Fernando Araújo Vélez

De día jugaban a los soldaditos buenos y malos, y los buenos eran los revolucionarios que luchaban contra el ejército de Fulgencio Batista y cientos de infiltrados norteamericanos que llegaban a Cuba y no dejaban de llegar. Les pintaban barba y gorras, al estilo Fidel Castro y Che Guevara. Los ponían a hablar de ideales, de futuro, de lucha, de igualdad, y los vestían de triunfadores. De noche, aquellos mismos niños y muchachos se reunían en una habitación por determinar, cerraban puertas y ventanas, tapaban las hendijas con sábanas y camisas, y encendían una vieja e inmensa radio en la que sintonizaban Radio Rebelde, la emisora desde donde los “barbudos” contaban cómo iba la guerra, qué pasaría en adelante, cómo debía comportarse el pueblo y por qué, para qué y para quiénes arriesgaban la vida.

Los fines de semana jugaban a hacer cine, y cuando podían buscaban a Tomás Gutiérrez Alea y Julio García Espinosa para ayudarles en sus películas, rudimentarios documentales clandestinos que intentaban mostrar la realidad social que vivían los cubanos con el régimen de Batista. Por aquellos años, 1955, los censores del Gobierno les habían confiscado un mediometraje a Gutiérrez y a García, El Mégano, pues, afirmaban, era un panfleto que incitaba a los jóvenes a la violencia política. Ellos, sin embargo, no claudicaron. De una u otra forma se convirtieron en el brazo cultural e ideológico de la Revolución. Habían estudiado con Cesare Zavattini, y estaban convencidos de que el cine debía ser algo más, mucho más que una trama, y a su manera pretendían acabar con la moda del cine-diversión-rumba-sensualidad que había imperado en Cuba durante los 40 y 50.

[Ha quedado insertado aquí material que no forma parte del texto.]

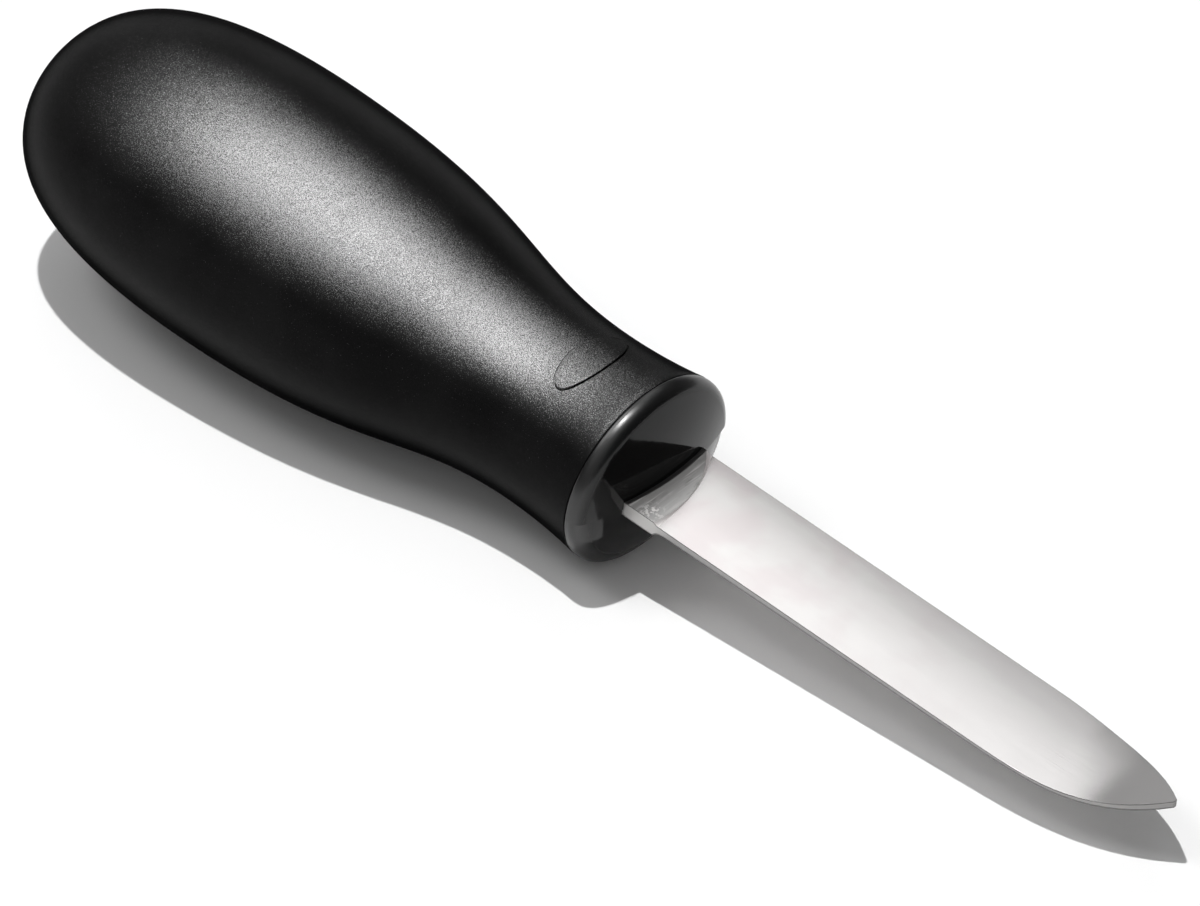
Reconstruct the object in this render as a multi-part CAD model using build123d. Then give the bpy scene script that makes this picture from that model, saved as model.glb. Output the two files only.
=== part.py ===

Con la Revolución, el cine de Cuba se volvió cine de compromiso, de ideología, de propaganda, incluso. La mayoría de las películas llegaban desde la Unión Soviética, Polonia, Hungría, Checoslovaquia, igual que los equipos para grabar y producir. Así, aislados del otro mundo, sin influencias “occidentales”, los cubanos formaron su propia estética y su propia manera de narrar. Fundaron el ICAIC (Instituto Cubano de Arte e Industria Cinematográficos), donde varios de aquellos niños que jugaban al cine se hicieron cineastas, y crearon la escuela de cine de San Antonio de los Baños. Filmaron, experimentaron, trascendieron, pero también censuraron a quienes pretendieron mostrar a una Cuba demasiado ebria, rumbera y prostituida, como Orlando Jiménez Leal y Sabá Cabrera Infante con su documental PM, un recorrido por La Habana de noche que llevó a Fidel Castro a decir: “A favor de la Revolución, todo; en contra, nada”.

Algunos de los niños que jugaban a los soldaditos en los 50 hicieron parte de la película Siete días en La Habana, como guionistas, como extras, productores o asesores, y colaboraron para mostrar parte de La Habana de hoy en siete días, con sus noches, su música, sus tragos, la prostitución, uno que otro travesti, una que otra sesión de santería, amor, desamor, béisbol y más música. Sin cortes, sin recortes, sin censuras.